Super Bowl teams trying to repeat run into myriad obstacles, beginning with the natural complacency or letdown after either winning or losing the biggest game of the players’ careers. Many of those players who contribute to a Super Bowl effort are in their contract years and want to be handsomely rewarded. The salary cap doesn’t allow clubs to keep everyone.
In the Broncos’ case, they lost wide receiver Eric Decker (1,288 yards, 11 touchdowns), running back Knowshon Moreno (1,038 yards, 10 touchdowns), defensive ends Shaun Phillips (10 sacks) and Robert Ayers (51/2 sacks), cornerback Dominique Rodgers-Cromartie (three interceptions), guard Zane Beedles and linebacker Wesley Woodyard in free agency.

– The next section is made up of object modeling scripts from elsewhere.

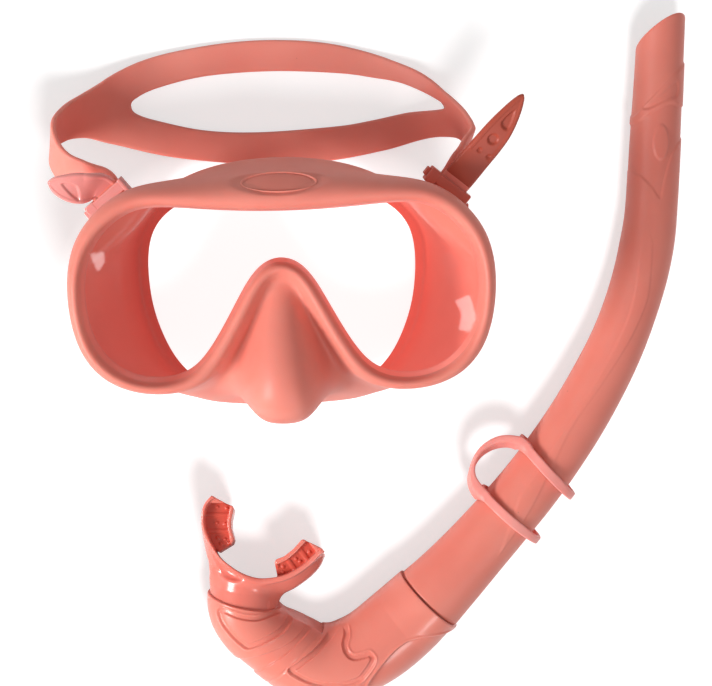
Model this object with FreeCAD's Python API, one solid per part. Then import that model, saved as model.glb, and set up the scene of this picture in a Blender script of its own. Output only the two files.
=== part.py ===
import FreeCAD, Part
import os, math

# Diving mask with split strap and ratchet buckles, and its J snorkel, laid on a table.
# Millimetres, +Z up. X = 0 is the mask's plane of symmetry, +Y runs from nose to brow,
# Z = 0 is the table. The lens faces up. "Right" is the +X side, and "inner" parts of a
# buckle are those nearer X = 0.
Vec = FreeCAD.Vector
UP = Vec(0, 0, 1)
X_AXIS = Vec(1, 0, 0)


# ---- helpers ------------------------------------------------------------------
def lerp(start, end, fraction):
    return start + (end - start) * fraction


def unit(vector):
    result = Vec(vector)
    result.normalize()
    return result


def outward_in_plan(before, after):
    """Horizontal unit normal between two neighbours of a clockwise outline."""
    normal = Vec(before.y - after.y, after.x - before.x, 0)
    normal.normalize()
    return normal


def positive(solid):
    """Turn an inside-out solid the right way round."""
    if solid.Volume < 0:
        solid.reverse()
    return solid


def loft(wires, ruled=False):
    return positive(Part.makeLoft(wires, True, ruled))


def prism(wire, height):
    return positive(Part.Face(wire).extrude(UP * height))


def polygon(points):
    return Part.makePolygon(points + [points[0]])


def plan_polygon(outline, z):
    return polygon([Vec(x, y, z) for x, y in outline])


def cylinder(start, axis, radius, length):
    return Part.makeCylinder(radius, length, start, axis)


def rounded(solid, radius):
    """Fillet every edge; the solid stays sharp if the kernel cannot fillet it."""
    try:
        fillet = solid.makeFillet(radius, solid.Edges)
        return fillet if fillet.isValid() and fillet.Volume > 0 else solid
    except Exception:
        return solid


def ring(centre, axis, half_plan, half_up, count=20):
    """Closed spline through points of an upright ellipse across a horizontal axis."""
    side = Vec(-axis.y, axis.x, 0)
    points = []
    for k in range(count):
        angle = 2 * math.pi * k / count
        points.append(centre + side * (half_plan * math.cos(angle))
                      + Vec(0, 0, half_up * math.sin(angle)))
    curve = Part.BSplineCurve()
    curve.interpolate(points, PeriodicFlag=True)
    return Part.Wire([curve.toShape()])


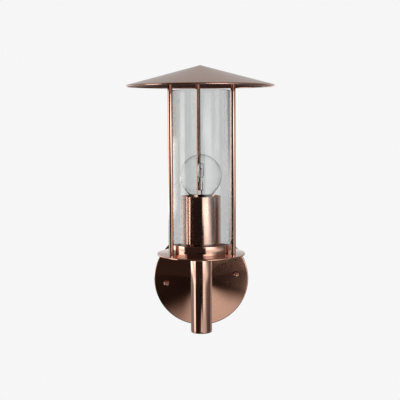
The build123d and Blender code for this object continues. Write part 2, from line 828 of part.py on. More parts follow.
# Earth lead: from the middle pole up to the back of the earth tag
tag_face = tag_back - lead_diameter / 2 - fit_gap
with BuildPart() as earth_lead:
    lead_tube([(0, -lead_depth, block_edge), (0, -lead_depth, lead_height + arm_bore),
               (0, -tag_face, tag_end - lead_diameter), (0, -tag_face, tag_end + tag_neck / 2)],
              post_room)
keep(earth_lead, "earth_lead")
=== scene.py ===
"""Outdoor wall light in brushed copper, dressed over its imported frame.

The lamp axis and the wall axis come from the frame's own boxes. Turned pieces are made as outlines
of radius and height in millimetres, and each stands on one of the two axes.
"""
import json
import logging
from dataclasses import dataclass, field
from enum import Enum
from math import atan, atan2, cos, hypot, pi, radians, sin, sqrt, tan
from typing import Callable, Iterable, Sequence

import bmesh
import bpy
from mathutils import Matrix, Vector


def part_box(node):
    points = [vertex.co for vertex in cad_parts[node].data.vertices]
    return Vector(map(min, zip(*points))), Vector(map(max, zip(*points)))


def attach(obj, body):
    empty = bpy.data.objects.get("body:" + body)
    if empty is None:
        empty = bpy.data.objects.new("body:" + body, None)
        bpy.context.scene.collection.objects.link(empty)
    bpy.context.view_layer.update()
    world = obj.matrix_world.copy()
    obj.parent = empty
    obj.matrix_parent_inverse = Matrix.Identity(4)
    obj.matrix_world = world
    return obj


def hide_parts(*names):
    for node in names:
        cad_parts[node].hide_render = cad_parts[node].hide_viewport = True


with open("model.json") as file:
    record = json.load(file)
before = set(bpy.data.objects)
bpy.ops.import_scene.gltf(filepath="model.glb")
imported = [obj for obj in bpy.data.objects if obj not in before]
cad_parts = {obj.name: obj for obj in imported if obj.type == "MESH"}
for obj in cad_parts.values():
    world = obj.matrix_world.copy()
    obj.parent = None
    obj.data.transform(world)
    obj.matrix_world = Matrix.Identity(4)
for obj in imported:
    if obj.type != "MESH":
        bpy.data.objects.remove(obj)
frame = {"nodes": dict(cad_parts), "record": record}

LOG = logging.getLogger("wall_light")
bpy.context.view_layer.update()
MM = 0.001
SIDES = 144
SHARP_ANGLE = radians(38)
# In millimetres: below the first a radius is a point on the axis, and the second tells two radii apart.
ON_AXIS = 1e-6
MARGIN = 0.1
UV_NAME = "turned"
RODS = ("rod_front_left", "rod_front_right", "rod_rear")
SLOTS = {row["node"]: row["material_slot"] for row in frame["record"]["subparts"]}
BODY_OF = {node: body for body, nodes in frame["record"]["behaviour"]["bodies"].items() for node in nodes}


def linear(colour: str) -> tuple[float, float, float, float]:
    """Turn an sRGB hex colour to linear light.

    Args:
        colour: six hex digits after a hash sign.

    Returns:
        Red, green and blue in linear light, with an alpha of 1.
    """
    channels = [int(colour[i:i + 2], 16) / 255 for i in (1, 3, 5)]
    red, green, blue = (c / 12.92 if c <= 0.04045 else ((c + 0.055) / 1.055) ** 2.4 for c in channels)
    return red, green, blue, 1.0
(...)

But in what might have been a case of the rich getting richer, the Broncos replaced Decker with Emmanuel Sanders, a speedster from Pittsburgh whom the Chiefs were pursuing heavily, and rebuilt their defense with pass-rushing end DeMarcus Ware, cornerback Aqib Talib and safety T.J. Ward.
Of course, the fortunes of the Broncos are tied to quarterback Peyton Manning, who won his fifth league MVP last year after leading the NFL in nearly every significant passing category.
Manning led Indianapolis to a Super Bowl championship in 2006, but the Colts were bounced out of the playoffs in their first postseason game in 2007. Manning’s Colts lost to New Orleans in the Super Bowl after the 2009 season and lost their only playoff game in 2010.
“I’m not sure I have the answer,” Manning said. “Sometimes other teams improve. Maybe you don’t have the best team the year you don’t get there. If it was easy, the same team would probably go every year. But there’s a lot of good teams out there and teams make moves, division teams get better. To me, it proves how hard it is to get there and how hard it is to win it.”
Denver’s deep roster has also benefited from the return of injured players such as left tackle Ryan Clady, linebacker Von Miller, safeties Rahim Moore and Quinton Carter, cornerback Chris Harris Jr. and defensive end Derek Wolfe, all of whom missed the Super Bowl.
Could it be possible the Broncos will be even better in 2014?
“It’s still early in the season,” Manning said. “Adjustment is the key word when you have a new receiver like Emmanuel Sanders. It takes time. He and I have spent a lot of time working, trying to get on the same page. That’s a season-long project.
“You’ve got guys like (tight end) Julius Thomas, this is his second year and he’s trying to take a step up. Montee Ball is the starting running back. … It’s different than when you’re coming off the bench.”
Newly signed Chiefs defensive tackle Kevin Vickerson spent the past four seasons with the Broncos, though he missed the final five games and playoffs because of a hip injury. Vickerson was released by the Broncos in the final roster cutdown and said the Broncos were working with a purpose in training camp.
“They’ve got an us-against-the-world mentality right now,” Vickerson said. “They know everybody is going to be gunning for them because they made the Super Bowl run last year … and were tops in the division. It’s right that everybody is coming at them.”
The Broncos also finished the 2012 season in excruciating fashion, losing at home to Baltimore in double overtime in the AFC playoffs. So if they could bounce back from something like that and reach the Super Bowl, there isn’t any reason to think they can’t do it again.
“Unless you’re the one team that’s hoisting that trophy, especially if you were a playoff team and you lost your last game … whether it’s the Super Bowl, divisional round, championship game, whatever,” said Fox, “that creates a fire in your belly whether you’re a player, coach, personnel, owner to reload and start again.
“That’s the mind-set of pretty much anybody in the league regardless of how their season ended.”